** start **

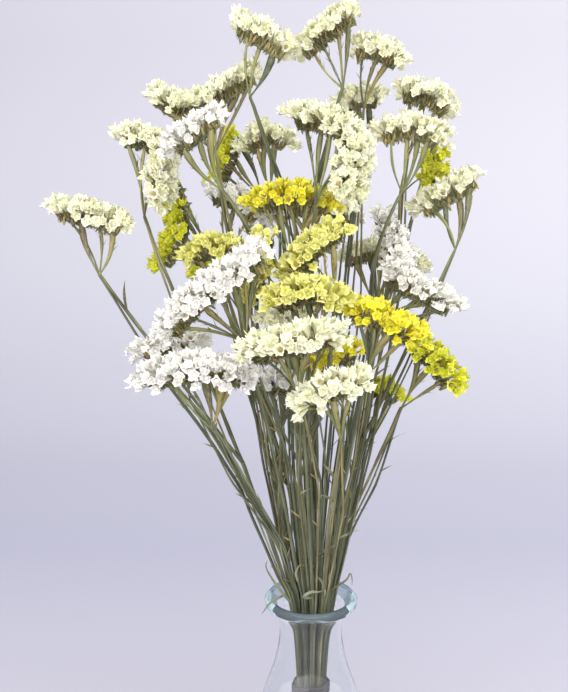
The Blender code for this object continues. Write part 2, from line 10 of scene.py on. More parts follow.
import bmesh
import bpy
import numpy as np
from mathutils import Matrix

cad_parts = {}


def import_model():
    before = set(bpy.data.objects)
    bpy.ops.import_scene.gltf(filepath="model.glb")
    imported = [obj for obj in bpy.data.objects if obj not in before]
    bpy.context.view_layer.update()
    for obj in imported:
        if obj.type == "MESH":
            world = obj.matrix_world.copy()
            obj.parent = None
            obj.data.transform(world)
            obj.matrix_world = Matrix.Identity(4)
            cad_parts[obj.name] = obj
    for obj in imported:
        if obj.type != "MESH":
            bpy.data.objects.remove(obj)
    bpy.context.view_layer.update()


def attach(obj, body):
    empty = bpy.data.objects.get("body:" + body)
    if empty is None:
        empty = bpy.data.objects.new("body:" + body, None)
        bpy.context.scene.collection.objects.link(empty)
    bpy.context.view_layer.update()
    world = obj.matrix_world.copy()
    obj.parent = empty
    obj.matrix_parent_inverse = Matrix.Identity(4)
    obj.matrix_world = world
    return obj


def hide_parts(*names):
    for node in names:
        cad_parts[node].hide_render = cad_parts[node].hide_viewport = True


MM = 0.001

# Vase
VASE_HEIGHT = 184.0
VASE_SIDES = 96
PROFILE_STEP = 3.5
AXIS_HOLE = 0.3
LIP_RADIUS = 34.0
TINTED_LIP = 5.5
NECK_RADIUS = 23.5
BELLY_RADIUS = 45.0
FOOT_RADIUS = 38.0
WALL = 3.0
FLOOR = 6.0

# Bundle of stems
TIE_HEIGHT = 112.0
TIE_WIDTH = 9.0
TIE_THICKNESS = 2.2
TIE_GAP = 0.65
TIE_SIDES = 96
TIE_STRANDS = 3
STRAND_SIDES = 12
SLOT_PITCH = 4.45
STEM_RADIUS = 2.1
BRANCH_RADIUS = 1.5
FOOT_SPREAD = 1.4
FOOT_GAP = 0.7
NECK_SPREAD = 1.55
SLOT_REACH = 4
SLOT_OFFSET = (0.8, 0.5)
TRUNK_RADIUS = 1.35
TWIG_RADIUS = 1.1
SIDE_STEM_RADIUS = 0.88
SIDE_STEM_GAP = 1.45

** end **

### EXERCISE INSTRUCTIONS:
Collect each line holding the string "empty".

### FINISHED ANSWER:
    empty = bpy.data.objects.get("body:" + body)
    if empty is None:
        empty = bpy.data.objects.new("body:" + body, None)
        bpy.context.scene.collection.objects.link(empty)
    obj.parent = empty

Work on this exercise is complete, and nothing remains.